NALCHIK, Russia, 25 October 2005 — Local Muslims this week denounced a climate of fear for believers and criticized state-backed Islamic officials as this North Caucasus city struggled to understand why dozens of local men took up arms against the state. “There is complete police arbitrariness ... and judges get their orders against Muslims by telephone,” said Ali Pshigotizhev, 55, an unemployed former radio presenter with a charcoal-gray beard.
Pshigotizhev’s son, Zaur, 29, a taxi driver, was arrested on suspicion of taking part in a wave of attacks on police and security forces outposts in Nalchik last week that officials said killed 12 civilians and 36 law enforcement officers. Outside the main government building in central Nalchik, female relatives of the 92 militants officially reported killed in the attacks demanded authorities return their loved ones’ corpses for burial.

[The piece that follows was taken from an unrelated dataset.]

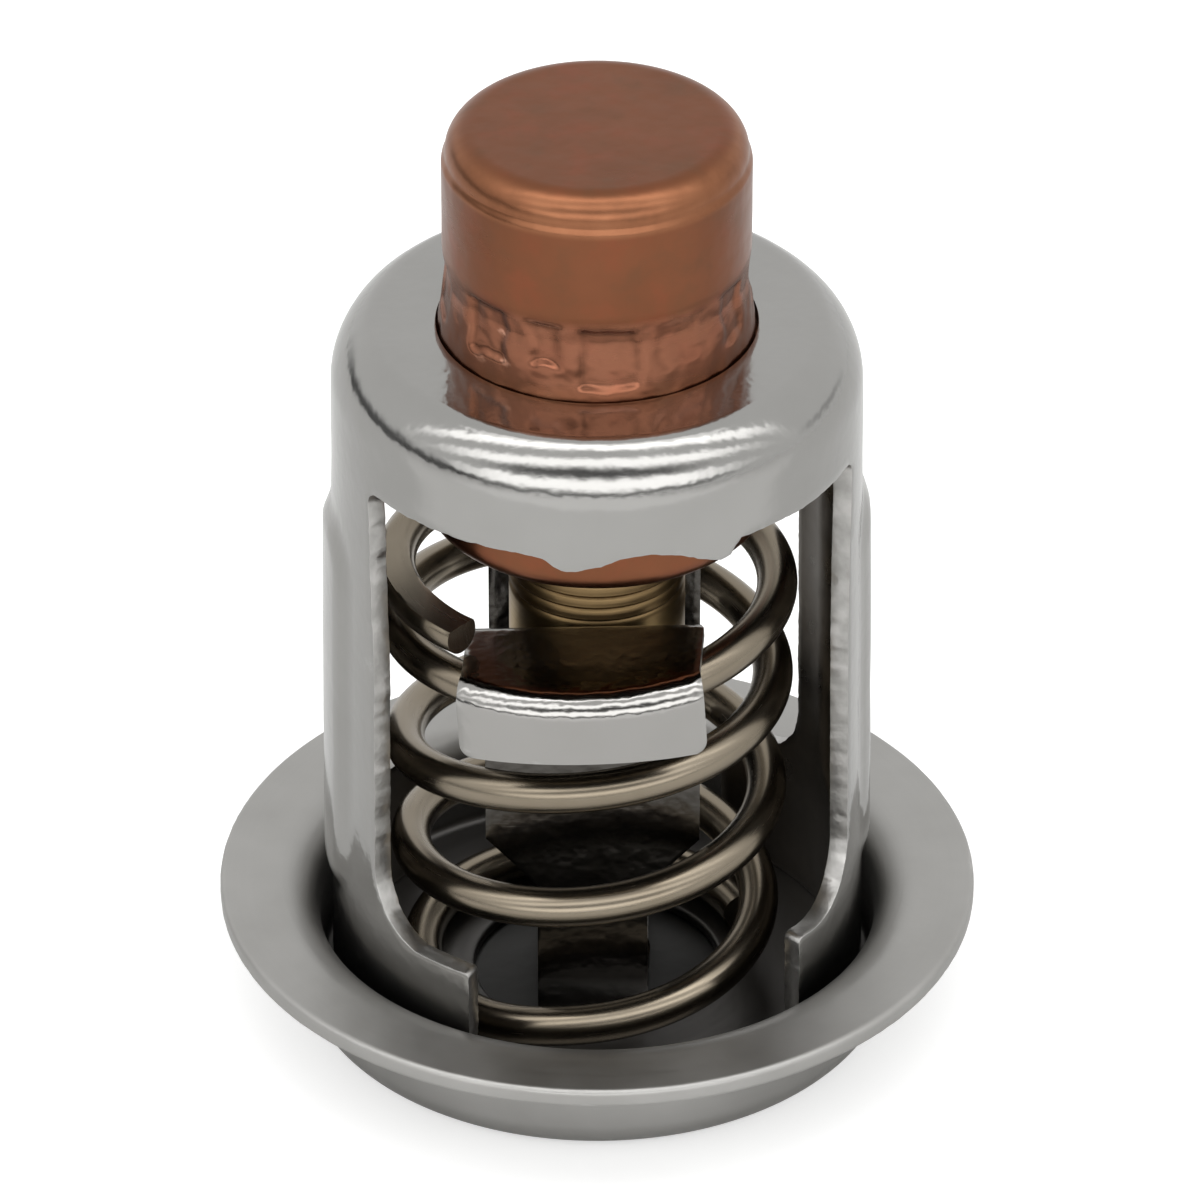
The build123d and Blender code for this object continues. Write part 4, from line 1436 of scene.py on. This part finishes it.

“He saw so much injustice in the police force that he decided to retrain as a lawyer,” said the aunt of Khasbulat Kerefov, 24, who said her nephew had gone missing during the attacks.
Under heavy rain, the women described beatings and humiliating abuses in local police stations. Many said their sons, brothers and nephews could not get jobs or university places because of their beliefs.
“They call us the Wahhabists. They are people and we are non-people,” said Marina, 19, whose 33-year-old uncle, a builder, took part in the attacks and who declined to give her surname for fear of police reprisals.
Local lawyer Larisa Dorogova has written dozens of petitions over the past few years from local Muslims denouncing repressive police measures against perceived radicalism in Russia. “The police mocked them... They went to war against those who waged war against them,” Dorogova said.
Many believers were angered at the closure of six mosques in and around Nalchik last year. “They were training to use weapons in the mosques ... that’s why they were closed down,” Marina Kyasova, a local Interior Ministry spokeswoman, told AFP in a building still scarred by bullet holes from the militants’ attacks.
“We should have acted more forcefully... We shouldn’t just copy democracy and human rights from other countries — we should adapt them to our own conditions,” Kyasova said.
Interior Ministry officials and Islamic officials at the state-sponsored central mosque built last year denied massive police abuse preceding the attacks.
“Maybe there were some individual cases of police abuse but these were exceptions and they should be resolved according to the law,” said Khaizir Otarov, a mosque official. Otarov said the republic has 142 mosques, a marked difference from Soviet-era repression of Muslims.